During the grand opening in November 2019, Allison Sylke, Tom Sylke’s daughter, participated in the bricklaying ceremony to honor the mill’s history.
“I don’t think my great-grandfather, or my grandmother or even my mom would ever have expected this place and that story to ever register on anybody’s radar ever again,” Tom Sylke said. “The first brick laid in the building was put in by my daughter in the building that her great-great-grandfather had built. I’m grateful for the fact that my daughter understands a little bit better where she came from.”
Moroder said people should look for the return of Food Truck Fridays starting May 22 and Madison’s first Destash, a market designed for artists to sell and buy used art supplies and crafting material.
For information on the 120th celebration and other summer events, subscribe to their monthly newsletter or reach Garver’s social media pages.
“The opportunity that Garver presents is there’s really something for everyone every day of the week,” Moroder said. “What we have here is a lot of different experiences, whether it’s tasting great food, experiencing great art or connecting with a small business.

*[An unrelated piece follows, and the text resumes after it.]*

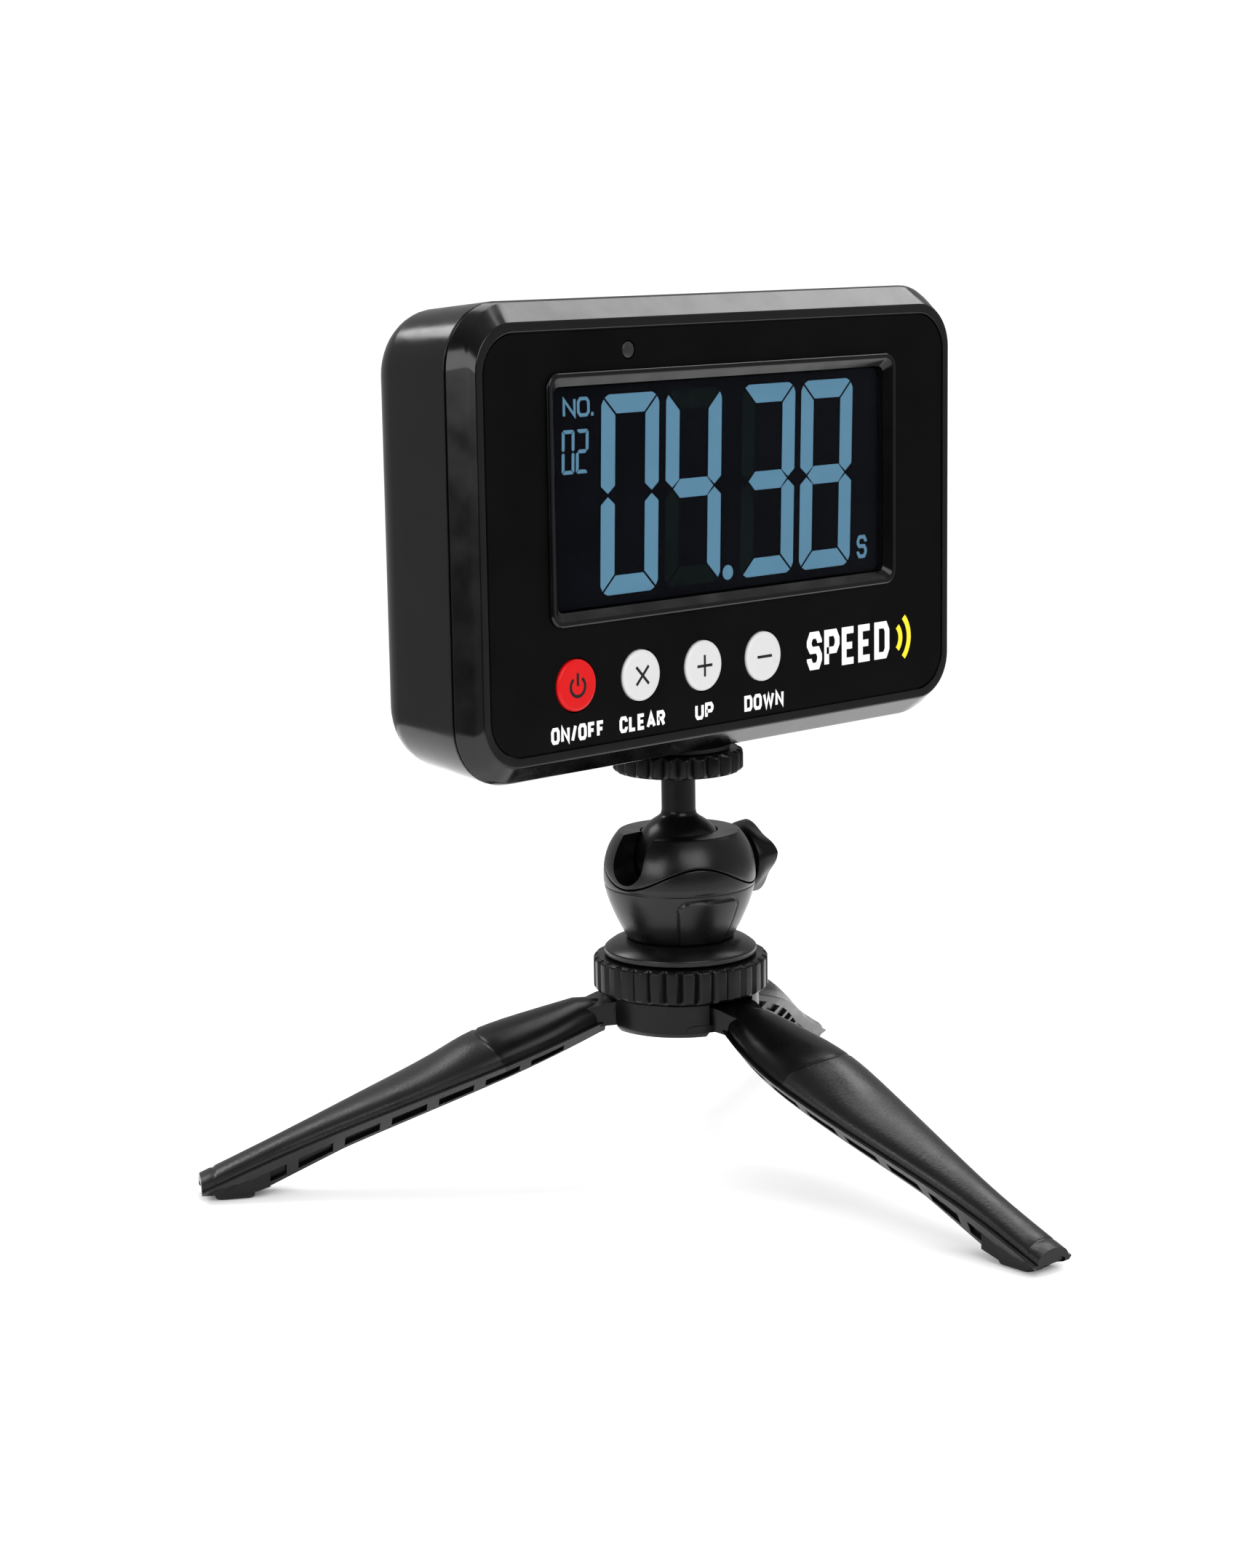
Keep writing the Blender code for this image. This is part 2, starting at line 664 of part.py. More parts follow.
def make_clamp():
    """The four-lobed knob and the screw that presses on the ball."""
    axis_z = BALL_Z - KNOB_DROP
    start, end = KNOB_X
    steps = 40

    def lobed(x, size, depth):
        ring = []
        for i in range(steps):
            turn = 2 * math.pi * i / steps
            scoop = 0.5 * (1 - math.cos(4 * (turn - math.radians(KNOB_PHASE))))
            reach = size - depth * scoop**0.75
            ring.append(on_axis(x, reach * math.cos(turn), axis_z + reach * math.sin(turn)))
        return ring

    rings = [
        lobed(start, 5.2, 0.0),
        lobed(start + 0.4, 7.1, 0.0),
        lobed(start + 2.4, 7.8, 0.7),
        lobed(end - 0.7, 8.0, 1.9),
        lobed(end, 7.4, 1.7),
    ]
    knob = loft("clamp_knob", rings, "satin_black", on_axis(0, 0, axis_z))
    bore = turned(
        "bore", ((2.3, start - 1), (2.3, 21.8)), "satin_black", on_axis(0, 0, axis_z),
        along_x(0, axis_z), 16,
    )
    cut(knob, bore)
    turned(
        "clamp_screw", ((1.4, 10.3), (2.0, 11.2), (2.0, 21.4)), "steel", on_axis(0, 0, axis_z),
        along_x(0, axis_z), 16,
    )


def make_pan_base():
    """The low domed flange that turns on the hub with the head, and its bolt."""
    flange = (
        (11.4, 50.3), (13.3, 49.9), (14.7, 49.3), (15.7, 48.6), (16.4, 48.0), (16.4, 46.8),
        (6.0, 46.8), (6.0, 45.0), (3.4, 45.0), (3.4, 50.3),
    )
    turned("pan_base", flange, "satin_black", on_axis(0, 0, BALL_Z), upright, 36, closed=True)
    bolt = ((4.6, 34.2), (4.6, 36.4), (3.0, 36.4), (3.0, 53.6), (2.6, 54.2))
    turned("pan_bolt", bolt, "steel", on_axis(0, 0, BALL_Z), upright, 16)


# The lock ring, the hub and the legs.

def make_hub():
    make_knurled(
        "lock_ring", RING_R, 0.9, RING_GROOVES, RING_Z, "satin_black",
        bore=((15.6, RING_Z[1]), (15.6, RING_Z[0])),
    )
    low, high = HUB_Z
    profile = (
        (HUB_R - 1.0, low), (HUB_R, low + 1.2), (HUB_R, high), (15.3, high), (15.3, 46.2),
        (6.3, 46.2), (6.3, 44.6), (3.3, 44.6), (3.3, 36.8), (5.0, 36.8), (5.0, 33.3), (13.4, 33.3),
        (13.4, low),
    )
    hub = turned("hub", profile, "satin_black", on_axis(0, 0, BALL_Z), upright, 36, closed=True)
    for angle in LEG_ANGLES.values():
        cut(hub, leg_slot(angle), pin_bore(angle, 1.2, 7.4))
    plate = [(13.0, low), (13.0, low + 1.4)]
    turned("hub_bottom_plate", plate, "satin_black", on_axis(0, 0, BALL_Z), upright, 36)
    plate_object = bpy.data.objects["hub_bottom_plate"]
    for angle in LEG_ANGLES.values():
        cut(plate_object, leg_slot(angle))


def leg_frame(angle):
    """Maps a leg's own (outwards, sideways, height) to the world, in millimetres."""
    turn = Matrix.Rotation(math.radians(angle), 4, "Z")
    return lambda out, side, z: turn @ Vector((out, side, 0)) + on_axis(0, 0, z)


def leg_slot(angle):
    place = leg_frame(angle)
    half, inner, outer = 6.3, 9.0, 24.0
    rings = []
    for z in (28.0, LEG_PIN_Z + 3.6):
        corners = ((inner, -half), (outer, -half), (outer, half), (inner, half))
        rings.append([place(out, side, z) for out, side in corners])
    return loft("slot", rings, "satin_black", on_axis(0, 0, BALL_Z))


def pin_bore(angle, radius, half):
    place = leg_frame(angle)
    profile = ((radius, -half), (radius, half))
    spot = lambda u, v, side: place(LEG_PIN_R + u, side, LEG_PIN_Z + v)
    return turned("bore", profile, "satin_black", on_axis(0, 0, BALL_Z), spot, 12)


def rim_height(out):
    """Height of a leg's side rim above the ground, at this distance from the axis."""
    share = (out - 60.0) / 40.0
    return BALL_Z - 47.35 - 14.9 * share - 1.3 * share**2 + 0.6 * share**3


def wall_foot(out):
    """Height of the lower edge of a leg's side walls. It levels off over the foot."""
    share = (out - 20.0) / 86.0
    level = max(rim_height(out) - 2.7 - 4.0 * share, 0.9)
    return level + 0.2 * max(0.0, out - 101.0)


def leg_width(out):
    """Half the leg's width: narrow at the hub, widest at two fifths, narrow at the foot."""
    if out < 42.0:
        share = (42.0 - out) / 22.0
        return 11.2 - 5.1 * share * share
    share = min(1.0, (out - 42.0) / 52.0)
    return 11.2 - 5.7 * (3 * share**2 - 2 * share**3)


def wall_lean(out):
    """How far a side wall leans in from its rim to its lower edge."""
    return min(0.8 * (rim_height(out) - wall_foot(out)), leg_width(out) - 3.2)


def leg_section(place, out):
    """One cross-section of the leg: a crowned skin on two leaning side walls, open below."""
    rim = rim_height(out)
    half = leg_width(out)
    foot = half - wall_lean(out)
    share = (out - 20.0) / 86.0
    crown = 5.4 - 3.2 * share
    low = wall_foot(out)
    thick = 1.8
    outer = []
    for step in range(7):
        turn = math.radians(180 * step / 6)
        outer.append((-(half - 1.0) * math.cos(turn), rim + 0.2 + crown * math.sin(turn)))
    outline = [(-foot, low), (-half, rim)] + outer + [(half, rim), (foot, low)]
    inner = []
    for step in range(5):
        turn = math.radians(180 * step / 4)
        rise = max(rim - 1.0, low + 0.3) + (crown - 0.8) * math.sin(turn)
        inner.append(((half - thick) * math.cos(turn), rise))
    outline += [(foot - thick, low)] + inner + [(-(foot - thick), low)]
    return [place(out, side, z) for side, z in outline]


def make_legs():
    for side, angle in LEG_ANGLES.items():
        place = leg_frame(angle)
        pivot = place(LEG_PIN_R, 0, LEG_PIN_Z)
        stations = (20.0, 26.0, 34.0, 45.0, 59.0, 75.0, 89.0, 96.5, 101.0, LEG_TIP_R)
        leg = loft("leg_" + side, [leg_section(place, out) for out in stations], "satin_black", pivot)

        # The root: a tongue from the shell to the barrel on the pin.
        tongue = []
        for out, half, low, high in (
            (LEG_PIN_R, 5.8, -2.6, 2.6), (18.0, 5.8, -2.8, 2.9), (24.5, 5.9, -4.4, 1.2),
        ):
            corners = ((-half, low), (half, low), (half, high), (-half, high))
            tongue.append([place(out, u, LEG_PIN_Z + v) for u, v in corners])
        join(leg, loft("tongue", tongue, "satin_black", pivot))
        barrel = turned(
            "barrel", ((2.6, -5.8), (2.6, 5.8)), "satin_black", pivot,
            lambda u, v, along, place=place: place(LEG_PIN_R + u, along, LEG_PIN_Z + v), 16,
        )
        join(leg, barrel)
        cut(leg, pin_bore(angle, 1.3, 7.0))

        # The foot: a closed end with a boss for the rubber pad.
        end = []
        for out in (90.4, 95.6, 100.2, LEG_TIP_R - 0.4):
            rim = rim_height(out)
            half = LEG_TIP_HALF - 0.9
            low = wall_foot(out) + 0.25
            corners = (
                (-half, low), (half, low), (half, rim - 0.3), (half * 0.6, rim + 1.2),
                (-half * 0.6, rim + 1.2), (-half, rim - 0.3),
            )
            end.append([place(out, u, z) for u, z in corners])
        join(leg, loft("end", end, "satin_black", pivot))
        cut(leg, pad_pocket(angle))

        pin = turned(
            "leg_pin_" + side, ((1.0, -7.2), (1.0, 7.2)), "steel", pivot,
            lambda u, v, along, place=place: place(LEG_PIN_R + u, along, LEG_PIN_Z + v), 12,
        )
        pin.location = pivot * MM
        make_foot_pad(side, angle, pivot)


def pad_pocket(angle):
    place = leg_frame(angle)
    rings = []
    for z in (-3.0, 2.4):
        corners = ((93.2, -4.0), (102.2, -4.0), (102.2, 4.0), (93.2, 4.0))
        rings.append([place(out, side, z) for out, side in corners])
    return loft("pocket", rings, "satin_black", on_axis(0, 0, BALL_Z))


def make_foot_pad(side, angle, pivot):
    place = leg_frame(angle)
    rings = []
    for z, grow in ((2.1, 0.0), (0.6, 0.0), (0.0, -0.6)):
        low, high, half = 93.5 - grow, 101.9 + grow, 3.7 + grow
        corners = ((low, -half), (high, -half), (high, half), (low, half))
        rings.append([place(out, u, z) for out, u in corners])
    loft("foot_pad_" + side, rings, "rubber", pivot)


def main():
    clear_scene()
    make_front_frame()
    make_front_panel()
    make_window()
    make_display()
    make_electronics()
    make_buttons()
    make_rear_shell()
    make_batteries()
    make_battery_cover()
    make_unit_screws()
    make_mount()
    make_ball()
    make_housing()
    make_clamp()
    make_pan_base()
    make_hub()
    make_legs()


main()
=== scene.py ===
"""The looks of the sports speed radar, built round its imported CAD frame.

Sizes are in millimetres, and MM turns them into the scene's metres. The unit's
face looks towards -Y. Depth runs back from that face.
"""

import json
import math

import bmesh
import bpy
from mathutils import Matrix, Vector


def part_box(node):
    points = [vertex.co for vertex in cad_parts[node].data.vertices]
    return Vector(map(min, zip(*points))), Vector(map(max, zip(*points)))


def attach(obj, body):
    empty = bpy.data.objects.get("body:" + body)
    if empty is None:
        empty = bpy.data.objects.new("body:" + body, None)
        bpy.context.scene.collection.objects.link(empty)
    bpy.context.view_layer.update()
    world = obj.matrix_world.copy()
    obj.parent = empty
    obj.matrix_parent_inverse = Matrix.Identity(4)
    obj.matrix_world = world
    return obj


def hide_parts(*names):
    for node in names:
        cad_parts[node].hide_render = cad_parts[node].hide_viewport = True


MM = 0.001

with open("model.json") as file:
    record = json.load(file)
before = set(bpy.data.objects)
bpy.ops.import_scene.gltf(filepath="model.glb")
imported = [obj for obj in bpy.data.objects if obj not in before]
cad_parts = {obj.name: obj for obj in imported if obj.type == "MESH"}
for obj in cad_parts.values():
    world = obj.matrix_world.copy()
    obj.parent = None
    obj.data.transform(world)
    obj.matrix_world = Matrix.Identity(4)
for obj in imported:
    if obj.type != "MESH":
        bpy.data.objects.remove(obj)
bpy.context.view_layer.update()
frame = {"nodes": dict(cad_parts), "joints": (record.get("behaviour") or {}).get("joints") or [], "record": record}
NODES = frame["nodes"]


def node_box(name):
    """Lowest and highest corner of a CAD node, in millimetres."""
    low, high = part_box(name)
    return low / MM, high / MM


def joint_place(name):
    """A joint's anchor in millimetres."""
    for joint in frame["joints"]:
        if joint["name"] == name:
            return Vector(joint["pos_m"]) / MM
    raise ValueError(name)


# Places taken from the frame.
BALL = joint_place("ball_tilt")
AXIS_X, AXIS_Y, BALL_Z = BALL
PANEL_LOW, PANEL_HIGH = node_box("front_panel")
FACE_Y = PANEL_LOW.y - 0.1
FACE_Z = (PANEL_LOW.z + PANEL_HIGH.z) / 2
PANEL_HALF = ((PANEL_HIGH.x - PANEL_LOW.x) / 2, (PANEL_HIGH.z - PANEL_LOW.z) / 2)
AXIS_DEPTH = AXIS_Y - FACE_Y
BEZEL_LOW, BEZEL_HIGH = node_box("window_bezel")
WINDOW_CENTRE = (
    (BEZEL_LOW.x + BEZEL_HIGH.x) / 2 - AXIS_X,
    (BEZEL_LOW.z + BEZEL_HIGH.z) / 2 - FACE_Z,
)
LEG_PIN = joint_place("front_leg_fold")
LEG_PIN_Z = LEG_PIN.z
LEG_PIN_R = (LEG_PIN - BALL).xy.length
LEG_TIP_R = 104.8
HUB_LOW, HUB_HIGH = node_box("hub")
HUB_BOTTOM = HUB_LOW.z
HUB_R = (HUB_HIGH.x - HUB_LOW.x) / 2
LEG_ANGLES = {"front": -92.0, "right": 28.0, "left": 148.0}

# Sizes of the case.
SEAM_DEPTH = 5.6
SEAM_GAP = 0.4
SHELL_DEPTH = 33.0
SEAM_HALF = (72.0, 47.3)
SEAM_RADIUS = 13.0
REAR_ROUND = 9.0
DRAFT = 0.09
WALL = 2.2
GAP = 0.3
BUTTONS = ("power", "clear", "up", "down")
BUTTON_R = 5.25
SCREW_SPOTS = ((-61.0, 33.0), (61.0, 33.0), (-61.0, -33.0), (61.0, -33.0))
COVER_HALF = (56.5, 19.2)
COVER_CENTRE_Z = 6.2
LCD_DEPTH = 2.0

# Sizes of the head.
BALL_R = 10.0
HEAD_R = 16.35
HEAD_TOP = 6.0
BELLY_Z = BALL_Z - 4.1
NOTCH_HALF = 4.4
KNOB_X = (17.0, 23.2)
KNOB_DROP = 3.0
KNOB_PHASE = math.radians(168.0)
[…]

The background of all of that is you get to do it in this really cool historic building that has all this east side history and character.”
White said both the feed mill and the surrounding green space are significant to the east side.
“Being surrounded by historic buildings helps us remember we are stewards of what the past has left us and what we pass on to people who come after us,” White said. “The original ‘Sugar Castle’ was the product of land grant university expertise, grounding it in the Wisconsin Idea — a progressive Wisconsin tradition of which we should be proud.”